With the natural gas pipeline all but certain now to cut through Berkeley Springs and Morgan County, West Virginia, delivering fracked natural gas from Pennsylvania to somewhere east of here, citizens opposed to the project are now shifting their focus to the November elections.
The goal – remove from office local elected officials who supported the pipeline project.
“Sadly, the Transcanada/Mountaineer Gas pipeline has now been approved by the states and is under construction, in spite of the huge outcry against it by citizens of the Eastern Panhandle,” said Tracy Cannon, one of the lead organizers against the pipeline.
“Citizens’ objections to this ill-advised project have fallen on deaf ears with our local politicians,” Cannon said. “In fact, one local official even had to gall to mock his constituents.”
“On August 2nd of last year, a group of at least 50 pipeline opponents packed the Morgan County courthouse to ask the County Commission to withdraw their support for the project. Commissioner Bob Ford told landowner Patricia Kesecker that the anti-pipeline group was only there to create ‘a spectacle’ and that opponents were ‘living in fantasy land’ if they hoped to stop the project. He claimed that the pro-pipeline county commission had tried to help the Kesecker family in their fight against the out of state gas companies.”
“State Senator Charles Trump and Delegate Daryl Cowles both attended a public meeting held by the Maryland Department of the Environment in Hancock, Maryland on December 19th of last year. They were two of the five attendees who spoke in favor of the pipeline at the meeting. The vast majority of the 50 speakers that evening opposed the project.”
Cannon said that Trump and Cowles have each taken thousands of dollars in campaign contributions from fossil fuel companies.
“Cowles and Trump and others from the Eastern Panhandle signed on to an op-ed piece in favor of the proposed pipeline printed in the Martinsburg Journal on August 6, 2017. The publication of this piece came only a day after members of the Eastern Panhandle delegation had attended a dinner held for them in Martinsburg sponsored by natural gas industry spokesperson Natalie Cox of EQT company.”

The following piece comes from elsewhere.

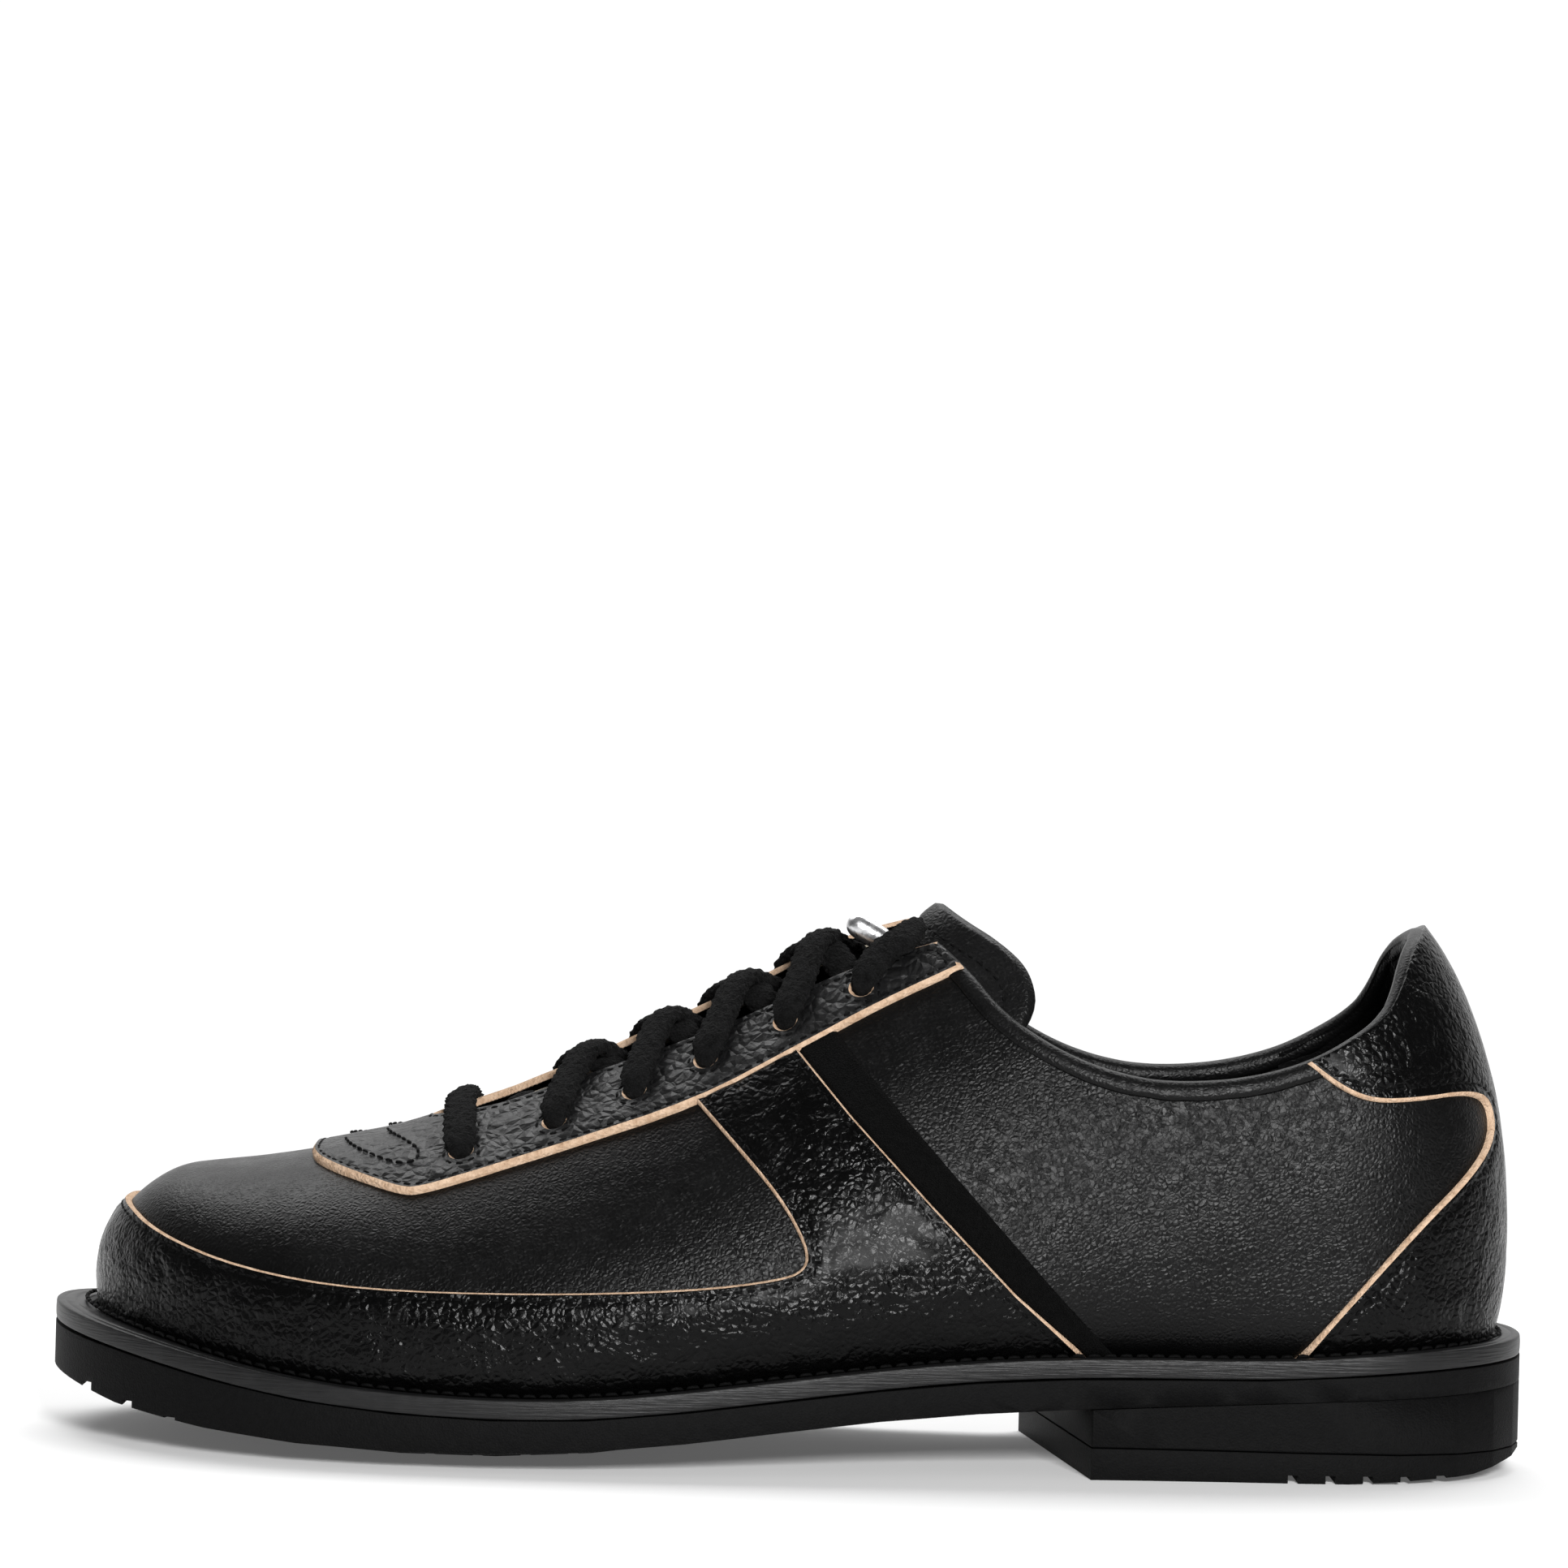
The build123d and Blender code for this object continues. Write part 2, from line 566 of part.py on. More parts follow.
def tongue_section(x, outer, inner):
    """Cross-section of one tongue layer between two depths."""
    width = tongue_far(x) - tongue_near(x)
    ys = [tongue_near(x) + width * i / 10 for i in range(11)]
    edges = ([top_point(x, y, tongue_depth(x, y) + d) for y in ys] for d in (outer, inner))
    top, low = ([(p.Y, p.Z) for p in edge] for edge in edges)
    with BuildSketch(Plane.YZ.offset(x)) as section:
        with BuildLine():
            over, under = Spline(*top), Spline(*low)
            Line(over @ 0, under @ 0)
            Line(over @ 1, under @ 1)
        make_face()
    return section.sketch


with BuildPart() as tongue_outer:
    loft([tongue_section(x, 0, -TONGUE_T) for x in TONGUE_X], ruled=True)
    add(side_prism(TONGUE_END), mode=Mode.INTERSECT)
finish("tongue_outer", tongue_outer)

with BuildPart() as tongue_lining:
    loft([tongue_section(x, -TONGUE_T - GAP, -2 * TONGUE_T) for x in TONGUE_X], ruled=True)
    add(side_prism(TONGUE_END), mode=Mode.INTERSECT)
finish("tongue_lining", tongue_lining)

# ---------------------------------------------------------------- lace
OUT, IN = 3.8, -5.6                                  # lace centre outside and inside the facing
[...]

“Many of us find our representatives’ lack of regard for our objections to the pipeline infuriating,” Cannon said. “For this reason, a coalition of citizens has formed to vote out our tone-deaf reps. In particular, we would like to see Morgan County Commission Bob Ford, Senator Charles Trump and Delegates Daryl Cowles and Saira Blair replaced by members of our community who will hear our voices.”